WHAT TO WORK ON - Copy every line of the material below word for word.

DATA SECTION -
— Start —

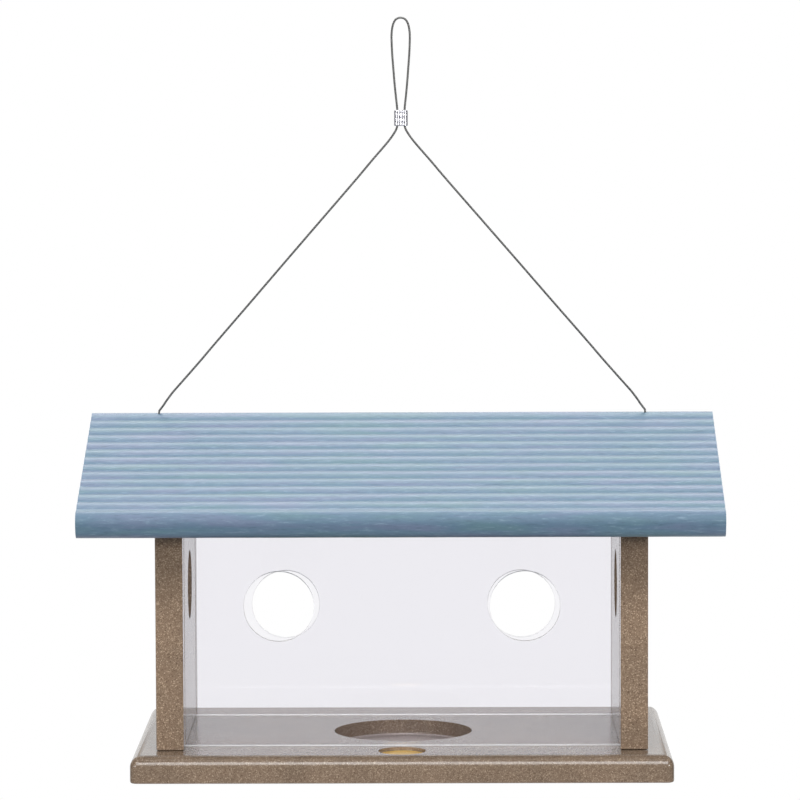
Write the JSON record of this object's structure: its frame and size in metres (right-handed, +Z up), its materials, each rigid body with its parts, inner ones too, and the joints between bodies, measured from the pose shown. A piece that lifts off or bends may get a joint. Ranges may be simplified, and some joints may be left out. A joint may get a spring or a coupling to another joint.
{
  "type": "hanging bird feeder",
  "caption": "Gable-roof hanging feeder for wild birds with clear panes, round ways in, a food well in its floor and a roof that slides up its cable.",
  "frame": {"origin": "centre of the base's underside", "axes": "+X along the ridge, to the right seen from the front; the front with the badge faces -Y; +Z up"},
  "size_m": [0.343, 0.2412, 0.41],
  "materials": {
    "lumber": "speckled taupe plastic lumber, fine embossed grain",
    "blue_lumber": "streaky pale blue plastic lumber, ribbed",
    "clear_pane": "clear acrylic with polished edges",
    "badge": "plain gold-coloured disc, satin",
    "screws": "stainless steel",
    "cable": "stranded stainless steel cable",
    "sleeves": "bright crimped aluminium"
  },
  "bodies": {
    "house": {"base_board": "lumber", "left_end_board": "lumber", "right_end_board": "lumber", "front_pane": "clear_pane", "back_pane": "clear_pane", "badge_disc": "badge", "base_screw_1": "screws", "base_screw_2": "screws", "base_screw_3": "screws", "base_screw_4": "screws", "cable_anchor_left": "cable", "cable_anchor_right": "cable", "cable_stop_left": "sleeves", "cable_stop_right": "sleeves"},
    "roof": {"front_roof_board": "blue_lumber", "back_roof_board": "blue_lumber", "ridge_screw_1": "screws", "ridge_screw_2": "screws", "ridge_screw_3": "screws"},
    "hanger": {"cable_leg_left": "cable", "cable_leg_right": "cable"},
    "loop": {"ferrule": "sleeves", "cable_loop": "cable"}
  },
  "joints": [
    {"name": "roof_lift", "type": "slide", "parent": "house", "child": "roof", "axis": [0, 0, 1], "range_m": [0, 0.06], "deforming": ["cable_leg_left", "cable_leg_right"]},
    {"name": "hanger_swing", "type": "hinge", "parent": "roof", "child": "hanger", "pos_m": [0, 0, 0.1932], "axis": [1, 0, 0], "range_deg": [-105, 105]},
    {"name": "loop_drop", "type": "slide", "parent": "hanger", "child": "loop", "axis": [0, 0, 1], "range_m": [-0.0966, 0]}
  ],
  "couplings": [
    {"joint": "loop_drop", "follows": "roof_lift", "ratio": -1.61}
  ]
}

— End —

RESULT FOR THIS EXERCISE -
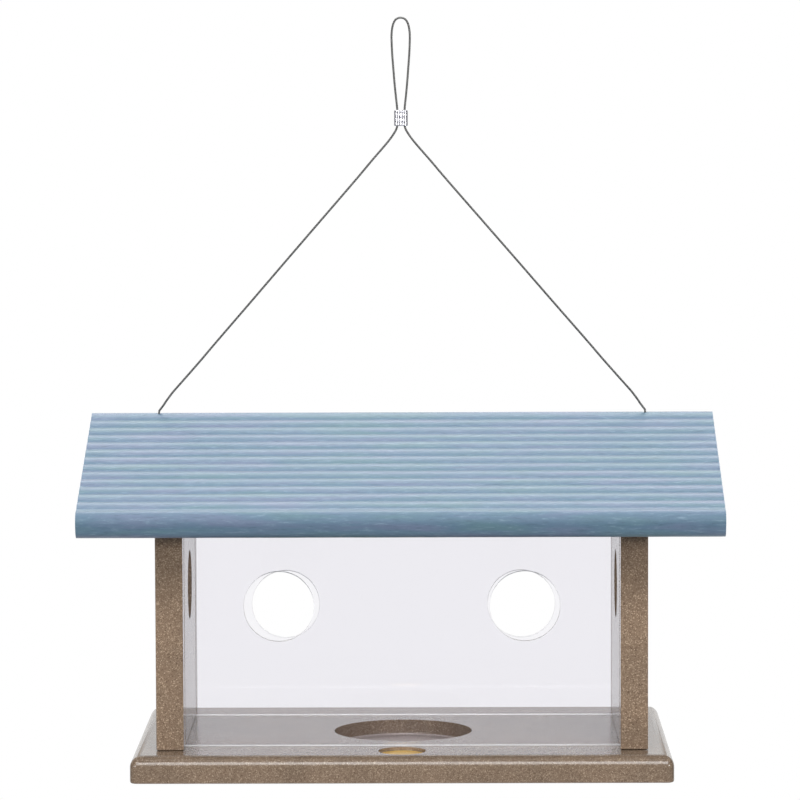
Write the JSON record of this object's structure: its frame and size in metres (right-handed, +Z up), its materials, each rigid body with its parts, inner ones too, and the joints between bodies, measured from the pose shown. A piece that lifts off or bends may get a joint. Ranges may be simplified, and some joints may be left out. A joint may get a spring or a coupling to another joint.
{
  "type": "hanging bird feeder",
  "caption": "Gable-roof hanging feeder for wild birds with clear panes, round ways in, a food well in its floor and a roof that slides up its cable.",
  "frame": {"origin": "centre of the base's underside", "axes": "+X along the ridge, to the right seen from the front; the front with the badge faces -Y; +Z up"},
  "size_m": [0.343, 0.2412, 0.41],
  "materials": {
    "lumber": "speckled taupe plastic lumber, fine embossed grain",
    "blue_lumber": "streaky pale blue plastic lumber, ribbed",
    "clear_pane": "clear acrylic with polished edges",
    "badge": "plain gold-coloured disc, satin",
    "screws": "stainless steel",
    "cable": "stranded stainless steel cable",
    "sleeves": "bright crimped aluminium"
  },
  "bodies": {
    "house": {"base_board": "lumber", "left_end_board": "lumber", "right_end_board": "lumber", "front_pane": "clear_pane", "back_pane": "clear_pane", "badge_disc": "badge", "base_screw_1": "screws", "base_screw_2": "screws", "base_screw_3": "screws", "base_screw_4": "screws", "cable_anchor_left": "cable", "cable_anchor_right": "cable", "cable_stop_left": "sleeves", "cable_stop_right": "sleeves"},
    "roof": {"front_roof_board": "blue_lumber", "back_roof_board": "blue_lumber", "ridge_screw_1": "screws", "ridge_screw_2": "screws", "ridge_screw_3": "screws"},
    "hanger": {"cable_leg_left": "cable", "cable_leg_right": "cable"},
    "loop": {"ferrule": "sleeves", "cable_loop": "cable"}
  },
  "joints": [
    {"name": "roof_lift", "type": "slide", "parent": "house", "child": "roof", "axis": [0, 0, 1], "range_m": [0, 0.06], "deforming": ["cable_leg_left", "cable_leg_right"]},
    {"name": "hanger_swing", "type": "hinge", "parent": "roof", "child": "hanger", "pos_m": [0, 0, 0.1932], "axis": [1, 0, 0], "range_deg": [-105, 105]},
    {"name": "loop_drop", "type": "slide", "parent": "hanger", "child": "loop", "axis": [0, 0, 1], "range_m": [-0.0966, 0]}
  ],
  "couplings": [
    {"joint": "loop_drop", "follows": "roof_lift", "ratio": -1.61}
  ]
}